Les blessés de la moelle épinière étaient laissés pour morts dans les hôpitaux anglais de la Seconde Guerre mondiale. Sauf à l'unité d'un neurologue bourru qui imposait l'entraînement sportif à ses patients. Portrait de la petite révolution des paralympiques.

Margaret Maughan, première médaillée d'or paralympique pour la Grande-Bretagne, se souvient bien de sa première rencontre avec Ludwig «Poppa» Guttmann malgré ses 84 ans. C'était en 1959, à l'hôpital de Stoke Mandeville, une ville de 6000 âmes à l'est de Londres. Tout juste admise à la suite d'un accident de voiture, elle pleurait lorsqu'un petit homme s'est approché de son lit.

«Il m'a ordonné de sécher mes larmes et de penser à tout ce que je pouvais faire», dit la paraplégique, sourire aux lèvres.

Aussitôt dit, le directeur du centre de rétablissement lui prescrit une routine éreintante: piscine et ébénisterie le matin, physiothérapie et tir à l'arc l'après-midi.

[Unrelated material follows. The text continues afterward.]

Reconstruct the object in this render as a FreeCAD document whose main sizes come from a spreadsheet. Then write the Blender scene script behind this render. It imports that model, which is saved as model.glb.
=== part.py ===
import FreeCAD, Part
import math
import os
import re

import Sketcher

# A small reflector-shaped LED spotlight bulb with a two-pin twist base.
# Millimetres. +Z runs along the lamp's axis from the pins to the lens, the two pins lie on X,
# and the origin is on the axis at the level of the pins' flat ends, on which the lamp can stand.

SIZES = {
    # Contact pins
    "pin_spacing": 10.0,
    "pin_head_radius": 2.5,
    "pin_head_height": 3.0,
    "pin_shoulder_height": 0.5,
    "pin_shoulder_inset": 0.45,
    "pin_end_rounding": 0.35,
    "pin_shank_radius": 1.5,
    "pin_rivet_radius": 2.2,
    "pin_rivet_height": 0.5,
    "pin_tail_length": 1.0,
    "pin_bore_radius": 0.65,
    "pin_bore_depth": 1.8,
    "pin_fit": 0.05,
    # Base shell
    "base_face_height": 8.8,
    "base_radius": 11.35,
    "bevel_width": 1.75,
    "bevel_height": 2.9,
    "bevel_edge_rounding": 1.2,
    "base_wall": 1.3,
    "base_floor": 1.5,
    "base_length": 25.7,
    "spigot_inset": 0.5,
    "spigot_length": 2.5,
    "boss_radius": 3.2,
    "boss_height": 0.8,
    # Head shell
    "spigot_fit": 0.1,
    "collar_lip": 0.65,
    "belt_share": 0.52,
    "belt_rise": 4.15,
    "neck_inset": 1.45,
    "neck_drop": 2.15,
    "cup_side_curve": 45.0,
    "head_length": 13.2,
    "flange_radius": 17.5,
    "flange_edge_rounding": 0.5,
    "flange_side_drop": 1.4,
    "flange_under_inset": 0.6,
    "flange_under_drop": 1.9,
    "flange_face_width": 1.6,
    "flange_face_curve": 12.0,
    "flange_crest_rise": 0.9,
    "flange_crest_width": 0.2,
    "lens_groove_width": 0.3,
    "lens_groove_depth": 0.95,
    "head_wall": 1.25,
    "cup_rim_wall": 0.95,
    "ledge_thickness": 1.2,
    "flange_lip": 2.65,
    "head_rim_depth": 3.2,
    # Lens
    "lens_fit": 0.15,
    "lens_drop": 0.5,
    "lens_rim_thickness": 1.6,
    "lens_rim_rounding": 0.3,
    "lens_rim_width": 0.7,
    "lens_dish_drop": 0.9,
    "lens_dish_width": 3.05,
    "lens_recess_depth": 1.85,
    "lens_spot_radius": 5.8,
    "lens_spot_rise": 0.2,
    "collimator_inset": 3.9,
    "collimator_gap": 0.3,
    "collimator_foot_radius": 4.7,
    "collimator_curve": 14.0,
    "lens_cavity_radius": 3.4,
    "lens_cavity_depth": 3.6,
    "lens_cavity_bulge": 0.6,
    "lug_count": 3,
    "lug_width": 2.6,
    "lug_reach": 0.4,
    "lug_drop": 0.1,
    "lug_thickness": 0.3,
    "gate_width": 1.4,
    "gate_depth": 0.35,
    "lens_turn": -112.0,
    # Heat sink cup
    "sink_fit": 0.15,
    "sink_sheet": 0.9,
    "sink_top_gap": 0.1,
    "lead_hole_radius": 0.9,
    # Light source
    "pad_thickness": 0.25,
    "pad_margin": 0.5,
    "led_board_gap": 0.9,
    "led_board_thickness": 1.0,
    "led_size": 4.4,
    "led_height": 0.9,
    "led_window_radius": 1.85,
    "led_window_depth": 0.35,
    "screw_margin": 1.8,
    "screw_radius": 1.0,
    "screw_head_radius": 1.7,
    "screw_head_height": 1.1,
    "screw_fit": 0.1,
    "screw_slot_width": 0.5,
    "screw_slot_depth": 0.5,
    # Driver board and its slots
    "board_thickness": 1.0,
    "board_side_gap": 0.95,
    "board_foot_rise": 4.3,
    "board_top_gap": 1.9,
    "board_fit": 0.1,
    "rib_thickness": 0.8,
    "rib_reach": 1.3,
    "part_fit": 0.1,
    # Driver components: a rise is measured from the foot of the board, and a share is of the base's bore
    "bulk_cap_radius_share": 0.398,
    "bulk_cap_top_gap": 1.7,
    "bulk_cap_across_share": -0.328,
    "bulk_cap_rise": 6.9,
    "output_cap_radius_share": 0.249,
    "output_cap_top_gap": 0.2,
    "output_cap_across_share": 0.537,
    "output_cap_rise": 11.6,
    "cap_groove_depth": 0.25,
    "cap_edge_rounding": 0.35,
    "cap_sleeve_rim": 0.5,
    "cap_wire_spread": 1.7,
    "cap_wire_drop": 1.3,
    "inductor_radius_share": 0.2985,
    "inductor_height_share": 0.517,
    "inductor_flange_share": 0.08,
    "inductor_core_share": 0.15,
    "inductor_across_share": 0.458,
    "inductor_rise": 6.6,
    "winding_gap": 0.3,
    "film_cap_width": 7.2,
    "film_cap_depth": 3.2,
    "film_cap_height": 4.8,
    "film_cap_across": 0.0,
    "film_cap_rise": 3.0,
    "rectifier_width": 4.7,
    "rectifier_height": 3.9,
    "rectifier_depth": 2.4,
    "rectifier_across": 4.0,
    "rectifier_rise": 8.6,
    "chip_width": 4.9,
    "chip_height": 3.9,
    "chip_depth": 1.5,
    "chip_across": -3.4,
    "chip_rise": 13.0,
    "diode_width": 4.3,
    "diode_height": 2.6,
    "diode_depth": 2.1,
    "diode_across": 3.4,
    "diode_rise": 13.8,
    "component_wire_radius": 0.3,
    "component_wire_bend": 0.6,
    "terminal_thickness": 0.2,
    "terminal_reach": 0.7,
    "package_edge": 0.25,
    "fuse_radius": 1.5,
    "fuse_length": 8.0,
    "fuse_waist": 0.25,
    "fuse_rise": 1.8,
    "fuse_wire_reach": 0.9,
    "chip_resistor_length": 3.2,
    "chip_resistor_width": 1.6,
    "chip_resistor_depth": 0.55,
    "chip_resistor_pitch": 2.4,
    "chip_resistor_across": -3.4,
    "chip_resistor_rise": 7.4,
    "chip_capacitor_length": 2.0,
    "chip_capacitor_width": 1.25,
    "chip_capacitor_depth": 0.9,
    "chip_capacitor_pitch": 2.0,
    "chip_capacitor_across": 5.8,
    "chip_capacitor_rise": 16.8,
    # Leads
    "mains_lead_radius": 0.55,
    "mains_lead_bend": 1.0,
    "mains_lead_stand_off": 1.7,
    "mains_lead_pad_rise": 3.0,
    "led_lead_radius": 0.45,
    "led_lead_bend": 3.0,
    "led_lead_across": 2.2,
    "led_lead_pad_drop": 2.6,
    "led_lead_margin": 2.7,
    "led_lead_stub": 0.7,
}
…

Peu à peu, Margaret retrouve la force et la coordination dans le haut de son corps. Quinze ans plus tôt, elle n'aurait pas survécu trois mois.

L'arrivée de Ludwig Guttmann à Stoke Mandeville en 1943 avait multiplié par 10 l'espérance de vie des paralysés. Du jour au lendemain, les plaies de lit et les infections urinaires cessèrent d'être mortelles.

Son secret? Le sport.

Le réfugié de l'Allemagne nazie a d'abord inventé le polo en chaise roulante pour ses patients. Puis, vint le tir à l'arc.

En 1948, il organise une compétition pour coïncider avec les Jeux d'été de Londres. Quatre ans plus tard, une équipe néerlandaise se joint au «Grand Festival du Sport Paraplégique». Les Jeux paralympiques étaient nés.

Filiation

Ludwig Guttmann vient d'obtenir la place qui lui revenait dans la généalogie de la famille olympique.

À partir de cet été, son buste sera exposé dans chaque ville hôte des jeux, une victoire pour des dizaines d'anciens patients, dont beaucoup de médaillés paralympiques.

«Poppa me faisait chanter à des parties, se souvient Pam Barnard, qui a gagné une médaille d'or en tennis de table en 1976, à Toronto. Il admirait le fait que j'avais été ballerine et chanteuse avant mon infirmité.»

Mais son dévouement n'avait d'égal que son intransigeance. Si des malades refusaient de sortir de leur lit, il menaçait de les expulser et tonnait: «Vos jours paresseux sont terminés!»

Baptême olympique

Mais sans cette détermination, il n'aurait pas attiré l'attention du comité international olympique qui lui a décerné le prix Fearnley en 1956. Cette année-là, 18 nations participent au championnat de Stoke Mandeville.

Devenu une sommité dans la réhabilitation des paralysés, Ludwig Guttmann recrute des équipes internationales lors de ses nombreux voyages, quand il n'est pas lui-même l'hôte de délégations étrangères.

Les jeux de Stoke Mandeville se transportent à Rome en 1960 à l'invitation du CIO. Les ratés sont nombreux. Les athlètes doivent être portés à leur appartement, situé à l'étage. D'une épreuve à l'autre, ils sont suivis par un camion militaire chargé de leurs chaises roulantes!

Malgré le coup de pouce du CIO, Ludwig Guttmann n'a pas la permission d'utiliser le terme «olympique» de son vivant. Ce n'est qu'en 1988, huit ans après sa mort, que les Jeux paralympiques sont entrés officiellement dans l'élite sportive.

«La voie était déjà toute tracée grâce à ses insistances auprès du CIO», fait remarquer Laura Cotton, archiviste au conseil de Buckinghamshire, le comté de Stoke Mandeville.

Mais l'héritage de Ludwig Guttmann transcende le sport, croit son ancien adjoint Hans Frankel. «Les Jeux de Stoke Mandeville ont initié un changement d'attitude spectaculaire envers les gens en chaise roulante. Ils sont enfin reconnus comme des citoyens à part entière», dit-il.